Parmi ceux-là, pourquoi pas ce registre national du crédit ? Là encore, l'honnêteté commande de dire que la CNIL a émis des réserves quant au recours au NIR. Il existe d'autres possibilités, comme l'utilisation du FICOBA. La CNIL s'exprimera et le Gouvernement vous fera des propositions, le législateur restant souverain. Mais je ne crois pas que quiconque ici cherche à s'abriter derrière la CNIL pour refuser le fichier positif. Nous voulons simplement que ce fichier fonctionne. Si les conditions sont réunies, nous proposerons alors la création d'un registre national du crédit dans le cadre d'un projet de loi sur la consommation.
Vous voulez responsabiliser le prêteur, monsieur le rapporteur. La loi prévoit déjà que celui-ci doit s'assurer de la solvabilité de l'emprunteur en consultant le FICP. À défaut, il peut être déchu du droit à intérêts. Nous verrons si nous pouvons aller plus loin.
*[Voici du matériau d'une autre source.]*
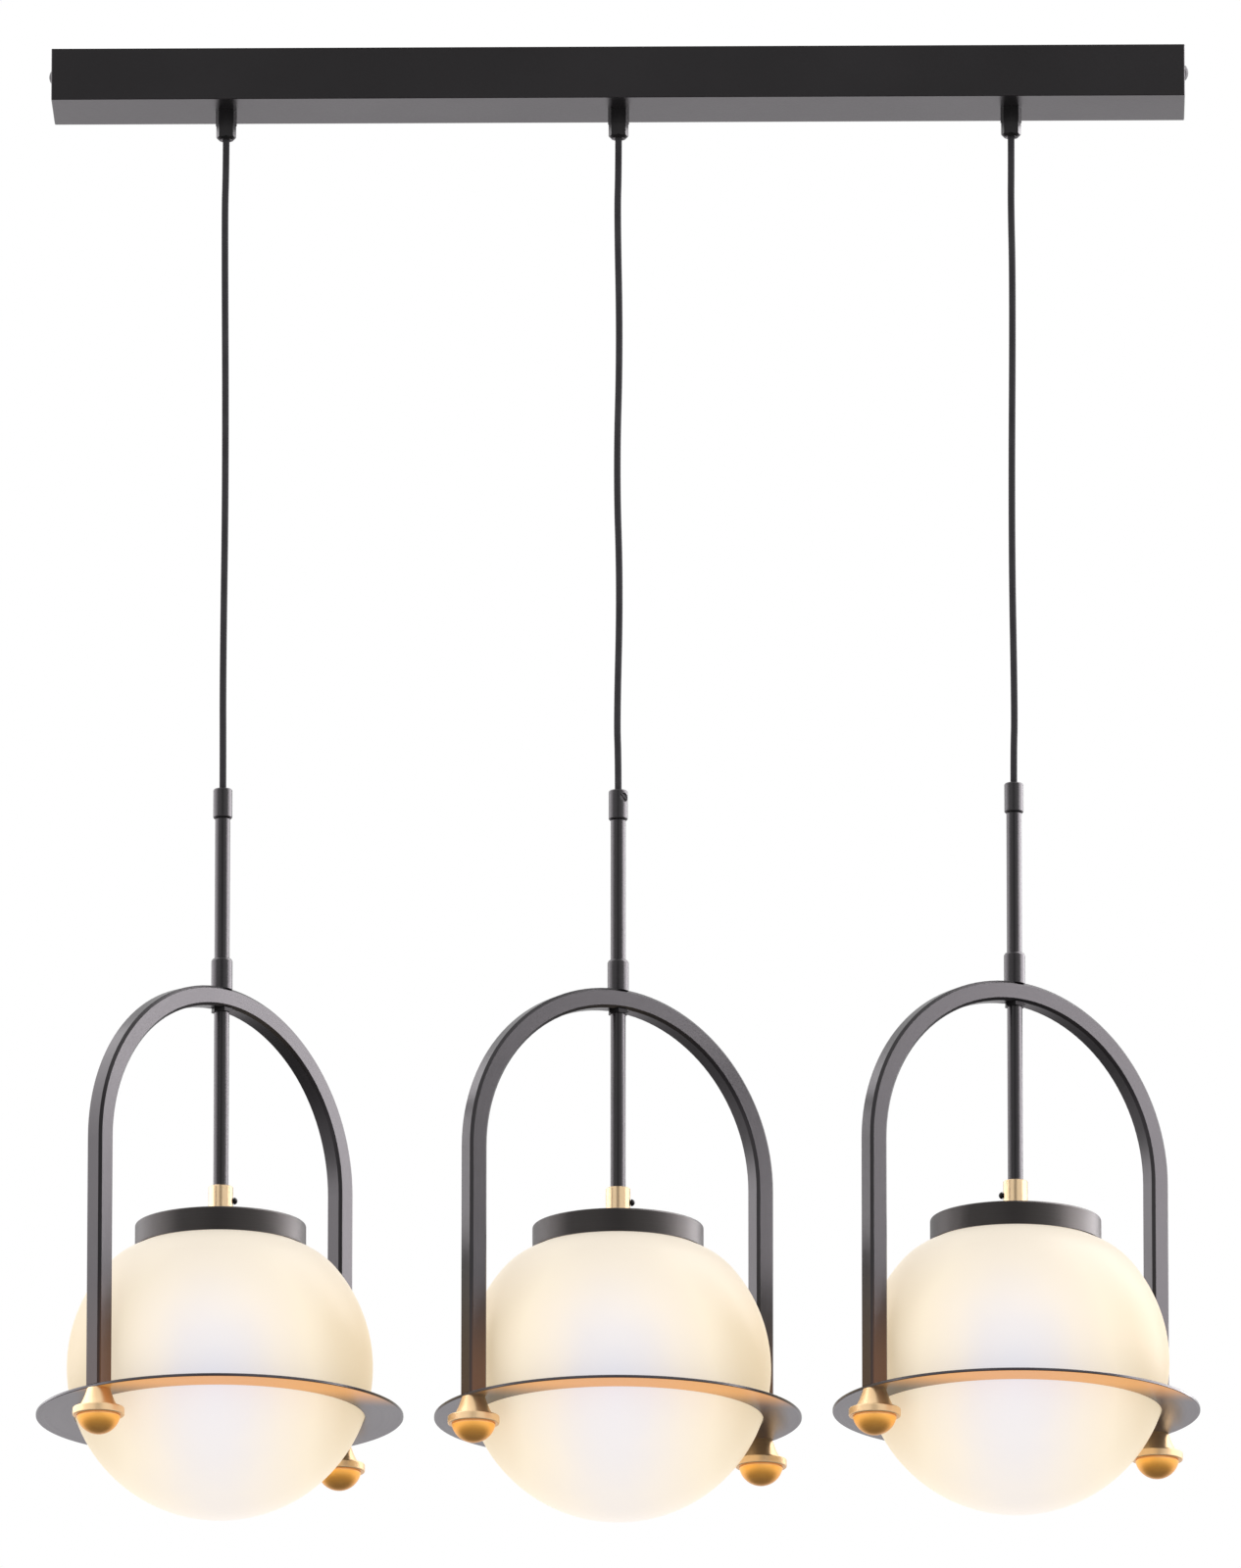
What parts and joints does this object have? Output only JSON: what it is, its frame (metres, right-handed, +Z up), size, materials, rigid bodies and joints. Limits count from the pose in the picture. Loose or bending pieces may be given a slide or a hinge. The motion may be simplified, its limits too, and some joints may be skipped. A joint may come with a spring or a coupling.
{
  "type": "linear island pendant light",
  "caption": "Straight ceiling bar with hanging cords; each carries an arch-framed glass globe resting on a flat ring, with turned finials and a lift-off cap.",
  "frame": {"origin": "middle of the bar's mounting plate, on the face that meets the ceiling", "axes": "+Z up, +X along the bar, the front of the bar faces -Y"},
  "size_m": [0.76, 0.24, 0.9916],
  "materials": {
    "bar_paint": "satin black paint",
    "lamp_paint": "black nickel, finely brushed and lacquered",
    "grip_black": "gloss black",
    "black_screw": "black oxide",
    "plated_steel": "zinc plated",
    "terminal_plastic": "moulded plastic",
    "black_cord": "round black cord sheath",
    "brass": "satin turned brass",
    "holder_plastic": "moulded plastic",
    "bulb_glass": "frosted glass",
    "opal_glass": "opal glass, smooth"
  },
  "bodies": {
    "ceiling_bar": {"ceiling_bracket": "plated_steel", "canopy_housing": "bar_paint", "canopy_side_screws": "black_screw", "terminal_block": "terminal_plastic", "grip_locknuts": "plated_steel", "cord_tails": "black_cord", "cord_grip_left": "grip_black", "cord_grip_middle": "grip_black", "cord_grip_right": "grip_black"},
    "hanging_cord_left": {"cord_left": "black_cord"},
    "grip_left": {"stem_grip_left": "grip_black", "stem_grip_screw_left": "black_screw"},
    "lamp_left": {"stem_left": "lamp_paint", "lead_left": "black_cord", "stem_coupling_left": "lamp_paint", "arch_left": "lamp_paint", "arch_locknut_left": "plated_steel", "ring_left": "lamp_paint", "finial_near_left": "brass", "finial_far_left": "brass", "socket_left": "holder_plastic", "bulb_left": "bulb_glass", "globe_left": "opal_glass"},
    "shade_cap_left": {"cap_left": "lamp_paint", "cap_collar_left": "brass"},
    "clamp_screw_left": {"thumb_screw_left": "black_screw"},
    "hanging_cord_middle": {"cord_middle": "black_cord"},
    "grip_middle": {"stem_grip_middle": "grip_black", "stem_grip_screw_middle": "black_screw"},
    "lamp_middle": {"stem_middle": "lamp_paint", "lead_middle": "black_cord", "stem_coupling_middle": "lamp_paint", "arch_middle": "lamp_paint", "arch_locknut_middle": "plated_steel", "ring_middle": "lamp_paint", "finial_near_middle": "brass", "finial_far_middle": "brass", "socket_middle": "holder_plastic", "bulb_middle": "bulb_glass", "globe_middle": "opal_glass"},
    "shade_cap_middle": {"cap_middle": "lamp_paint", "cap_collar_middle": "brass"},
    "clamp_screw_middle": {"thumb_screw_middle": "black_screw"},
    "hanging_cord_right": {"cord_right": "black_cord"},
    "grip_right": {"stem_grip_right": "grip_black", "stem_grip_screw_right": "black_screw"},
    "lamp_right": {"stem_right": "lamp_paint", "lead_right": "black_cord", "stem_coupling_right": "lamp_paint", "arch_right": "lamp_paint", "arch_locknut_right": "plated_steel", "ring_right": "lamp_paint", "finial_near_right": "brass", "finial_far_right": "brass", "socket_right": "holder_plastic", "bulb_right": "bulb_glass", "globe_right": "opal_glass"},
    "shade_cap_right": {"cap_right": "lamp_paint", "cap_collar_right": "brass"},
    "clamp_screw_right": {"thumb_screw_right": "black_screw"}
  },
  "joints": [
    {"name": "swing_left", "type": "hinge", "parent": "ceiling_bar", "child": "hanging_cord_left", "pos_m": [-0.26, 0, -0.0535], "axis": [1, 0, 0], "range_deg": [-20, 20]},
    {"name": "sway_left", "type": "hinge", "parent": "hanging_cord_left", "child": "grip_left", "pos_m": [-0.26, 0, -0.5008], "axis": [0, 1, 0], "range_deg": [-2.5, 20]},
    {"name": "swivel_left", "type": "hinge", "parent": "grip_left", "child": "lamp_left", "pos_m": [-0.26, 0, -0.5193], "axis": [0, 0, 1], "range_deg": [-90, 90]},
    {"name": "cap_lift_left", "type": "slide", "parent": "lamp_left", "child": "shade_cap_left", "axis": [0, 0, 1], "range_m": [0, 0.11]},
    {"name": "thumb_turn_left", "type": "hinge", "parent": "shade_cap_left", "child": "clamp_screw_left", "pos_m": [-0.252, 0, -0.77778], "axis": [1, 0, 0], "range_deg": [0, 360]},
    {"name": "swing_middle", "type": "hinge", "parent": "ceiling_bar", "child": "hanging_cord_middle", "pos_m": [0, 0, -0.0535], "axis": [1, 0, 0], "range_deg": [-20, 20]},
    {"name": "sway_middle", "type": "hinge", "parent": "hanging_cord_middle", "child": "grip_middle", "pos_m": [0, 0, -0.5028], "axis": [0, 1, 0], "range_deg": [-2.5, 2.5]},
    {"name": "swivel_middle", "type": "hinge", "parent": "grip_middle", "child": "lamp_middle", "pos_m": [0, 0, -0.5213], "axis": [0, 0, 1], "range_deg": [-90, 90]},
    {"name": "cap_lift_middle", "type": "slide", "parent": "lamp_middle", "child": "shade_cap_middle", "axis": [0, 0, 1], "range_m": [0, 0.11]},
    {"name": "thumb_turn_middle", "type": "hinge", "parent": "shade_cap_middle", "child": "clamp_screw_middle", "pos_m": [0.008, 0, -0.77978], "axis": [1, 0, 0], "range_deg": [0, 360]},
    {"name": "swing_right", "type": "hinge", "parent": "ceiling_bar", "child": "hanging_cord_right", "pos_m": [0.26, 0, -0.0535], "axis": [1, 0, 0], "range_deg": [-20, 20]},
    {"name": "sway_right", "type": "hinge", "parent": "hanging_cord_right", "child": "grip_right", "pos_m": [0.26, 0, -0.4988], "axis": [0, 1, 0], "range_deg": [-20, 2.5]},
    {"name": "swivel_right", "type": "hinge", "parent": "grip_right", "child": "lamp_right", "pos_m": [0.26, 0, -0.5173], "axis": [0, 0, 1], "range_deg": [-90, 90]},
    {"name": "cap_lift_right", "type": "slide", "parent": "lamp_right", "child": "shade_cap_right", "axis": [0, 0, 1], "range_m": [0, 0.11]},
    {"name": "thumb_turn_right", "type": "hinge", "parent": "shade_cap_right", "child": "clamp_screw_right", "pos_m": [0.252, 0, -0.77578], "axis": [-1, 0, 0], "range_deg": [0, 360]}
  ]
}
Je ne suis pas sûr que la proposition que vous faites d'exiger le remboursement du capital passe le cap du Conseil constitutionnel, puisqu'elle est susceptible d'attenter au droit de la propriété. Il y a là un sujet qui mérite d'être davantage creusé qu'il ne l'a été jusqu'à présent.
Vous avez évoqué le rôle de la Banque de France. Celle-ci, effectivement, se réorganise, et ne me parlez pas de plan social, monsieur le rapporteur ! Le seul plan social que je connaisse, et que vous avez voté, c'est la suppression de 160 000 postes de fonctionnaires entre 2007 et 2012. Cette réorganisation de la Banque de France se fait selon certains principes. Il y aura des bureaux d'accueil et d'information pour traiter le surendettement dans tous les départements, dès lors que le nombre de visites annuelles sera supérieur à 1 000.
Je retiens à cet égard votre proposition quant aux dossiers incomplets. Il ne faut pas que, demain, des ménages surendettés ne reviennent pas faute d'avoir pu remplir leur dossier, parce qu'ils sont confrontés à des difficultés personnelles ou qu'ils n'en ont pas les moyens. C'est une question importante, que mes services traiteront.
Mme Sas, M. Zumkeller, Mme Le Callenec, M. Serville ont soulevé la question de la CNIL. M. Tardy a parlé des zones grises de la loi Lagarde. M. Blein et Mme Dubié ont parlé de la nécessité d'une approche globale. Je veux insister sur ce dernier point.
Certains ont laissé entendre que ce Gouvernement serait sensible à je ne sais quel lobby. J'espère que lorsque je défendrai l'action de groupe dans le cadre du projet de loi sur la consommation, je retrouverai sur tous ces bancs, notamment ceux de l'UDI, des soutiens. Quand il s'agira de protéger les consommateurs contre ces grands groupes qui, par la rente et par des pratiques anti-concurrentielles, lèsent les consommateurs, il y aura des pressions et du lobbying, notamment du monde économique. Nous verrons alors qui nous soutiendra dans cette entreprise.
L'action de groupe est un instrument qui manque aujourd'hui en France. Je le regrette. Nous mettrons en place un dispositif « à la française », qui ne sera pas la copie du modèle américain un peu perverti, où l'action de groupe, qui pour l'essentiel sert à rémunérer des cabinets d'avocats et des chasseurs de prime, ne protège pas efficacement les consommateurs. Je rappelle que l'action de groupe avait été voulue par Jacques Chirac, mais n'avait pas fait l'objet d'une loi, qu'elle a été voulue par Nicolas Sarkozy, mais qu'elle n'a pas été présentée au Parlement. François Hollande la souhaite, je la proposerai l'année prochaine. Elle complétera, dans le projet de loi sur la consommation, les dispositions en matière d'encadrement du crédit à la consommation, de procédure de lutte contre le surendettement, de sanction par la DGCCRF des clauses abusives de certains contrats et d'un certain nombre d'infractions de la part de professionnels.
Je vous demande aujourd'hui de rejeter cette proposition de loi. Elle paraît insuffisante et ne présente pas toutes les garanties pour la création d'un fichier efficace. Le Gouvernement, d'ici le dépôt du projet de loi sur la consommation, s'efforcera de réunir toutes ces garanties pour vous proposer, en temps et en heure, la création d'un registre national du crédit. (Applaudissements sur les bancs du groupe SRC.)